# Stated goal:
Copy out exactly the lines from the first line of the material below through the line containing "import numpy as np", and nothing beyond them.

# Given records:
↓
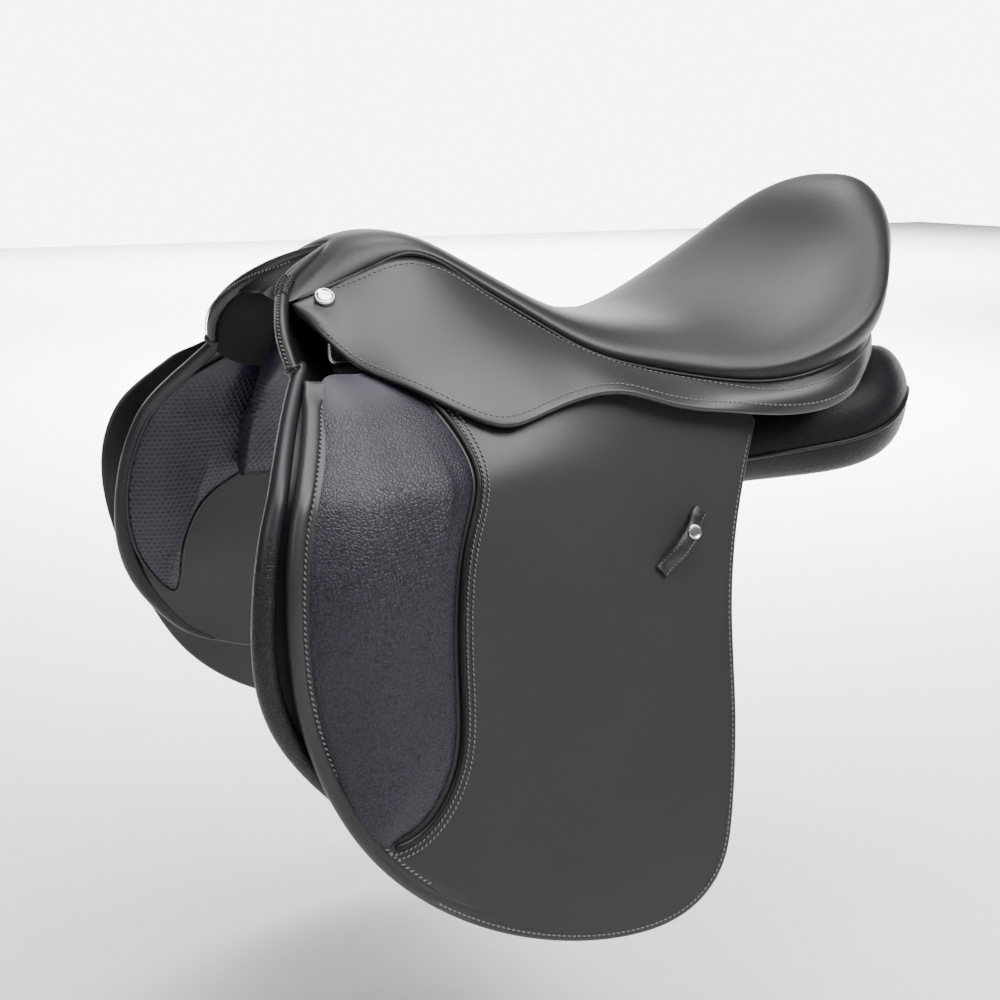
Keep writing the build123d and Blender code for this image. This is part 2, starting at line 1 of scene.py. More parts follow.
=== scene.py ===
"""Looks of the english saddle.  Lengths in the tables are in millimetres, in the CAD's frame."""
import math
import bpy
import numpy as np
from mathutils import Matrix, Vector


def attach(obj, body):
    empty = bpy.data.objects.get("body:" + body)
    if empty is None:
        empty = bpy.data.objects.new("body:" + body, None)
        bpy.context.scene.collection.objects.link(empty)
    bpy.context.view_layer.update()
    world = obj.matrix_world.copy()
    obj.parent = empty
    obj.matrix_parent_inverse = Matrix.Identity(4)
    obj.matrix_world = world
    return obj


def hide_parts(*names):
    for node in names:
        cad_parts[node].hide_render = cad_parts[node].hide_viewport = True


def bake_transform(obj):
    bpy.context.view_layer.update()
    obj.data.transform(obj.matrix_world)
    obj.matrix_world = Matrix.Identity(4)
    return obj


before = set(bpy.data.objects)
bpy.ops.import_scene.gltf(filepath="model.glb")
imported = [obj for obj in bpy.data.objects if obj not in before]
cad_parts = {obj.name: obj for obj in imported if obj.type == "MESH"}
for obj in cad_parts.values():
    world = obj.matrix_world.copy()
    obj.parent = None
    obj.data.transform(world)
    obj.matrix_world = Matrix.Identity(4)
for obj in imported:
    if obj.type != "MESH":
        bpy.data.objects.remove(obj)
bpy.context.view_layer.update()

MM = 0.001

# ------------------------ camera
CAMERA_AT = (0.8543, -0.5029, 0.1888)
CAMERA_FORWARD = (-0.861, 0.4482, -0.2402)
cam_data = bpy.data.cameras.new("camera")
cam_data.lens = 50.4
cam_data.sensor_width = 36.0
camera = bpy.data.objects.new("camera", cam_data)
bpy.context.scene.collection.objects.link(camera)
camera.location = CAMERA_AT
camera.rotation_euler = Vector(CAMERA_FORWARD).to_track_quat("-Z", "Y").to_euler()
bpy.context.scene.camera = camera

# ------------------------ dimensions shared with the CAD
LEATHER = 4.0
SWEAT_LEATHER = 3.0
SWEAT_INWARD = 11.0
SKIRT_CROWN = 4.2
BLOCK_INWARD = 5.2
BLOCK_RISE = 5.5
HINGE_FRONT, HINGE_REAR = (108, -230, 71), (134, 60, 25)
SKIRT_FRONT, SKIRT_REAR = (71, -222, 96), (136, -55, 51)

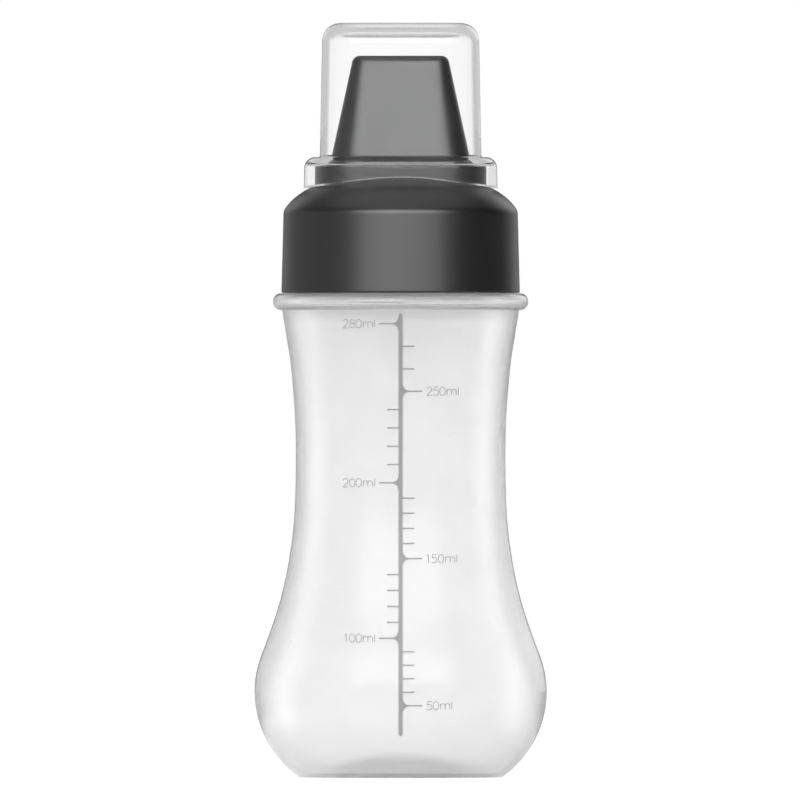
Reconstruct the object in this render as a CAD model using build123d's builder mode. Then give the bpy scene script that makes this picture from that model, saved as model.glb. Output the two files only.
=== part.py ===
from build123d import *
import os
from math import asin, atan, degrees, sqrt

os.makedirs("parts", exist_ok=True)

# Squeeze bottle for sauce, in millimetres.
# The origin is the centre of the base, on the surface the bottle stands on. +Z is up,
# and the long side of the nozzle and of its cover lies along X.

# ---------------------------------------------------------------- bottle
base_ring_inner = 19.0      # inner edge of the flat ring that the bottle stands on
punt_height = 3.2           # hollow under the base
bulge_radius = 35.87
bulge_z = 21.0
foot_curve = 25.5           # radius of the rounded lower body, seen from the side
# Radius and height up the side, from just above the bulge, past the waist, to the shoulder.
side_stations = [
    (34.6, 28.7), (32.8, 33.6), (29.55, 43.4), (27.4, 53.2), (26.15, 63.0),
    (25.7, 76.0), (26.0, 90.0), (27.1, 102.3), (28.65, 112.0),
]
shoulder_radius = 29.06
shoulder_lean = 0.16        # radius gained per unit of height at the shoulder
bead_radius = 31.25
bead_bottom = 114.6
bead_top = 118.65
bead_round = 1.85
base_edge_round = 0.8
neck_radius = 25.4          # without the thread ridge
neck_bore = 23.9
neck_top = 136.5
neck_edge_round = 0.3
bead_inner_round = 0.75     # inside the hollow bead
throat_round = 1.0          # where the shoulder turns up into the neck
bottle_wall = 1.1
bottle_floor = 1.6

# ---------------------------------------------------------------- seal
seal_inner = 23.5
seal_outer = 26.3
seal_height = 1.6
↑
# The result:
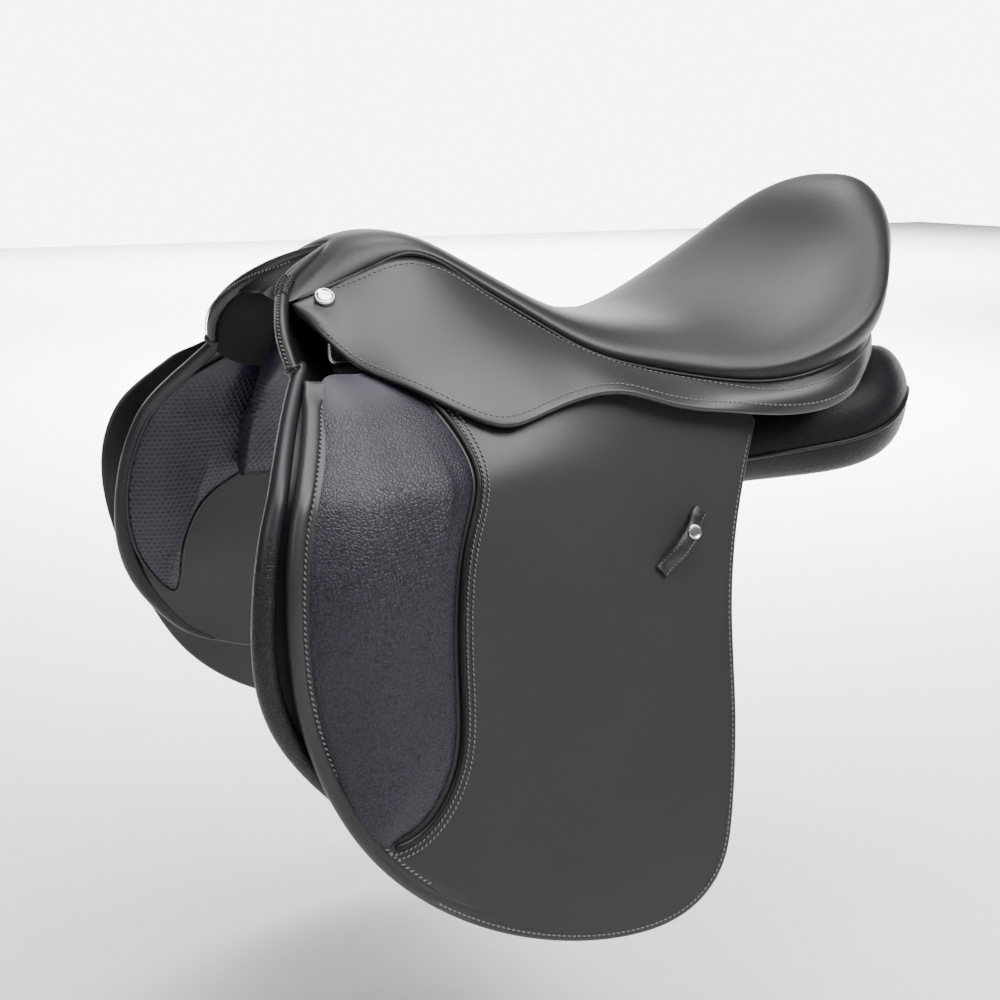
Keep writing the build123d and Blender code for this image. This is part 2, starting at line 1 of scene.py. More parts follow.
=== scene.py ===
"""Looks of the english saddle.  Lengths in the tables are in millimetres, in the CAD's frame."""
import math
import bpy
import numpy as np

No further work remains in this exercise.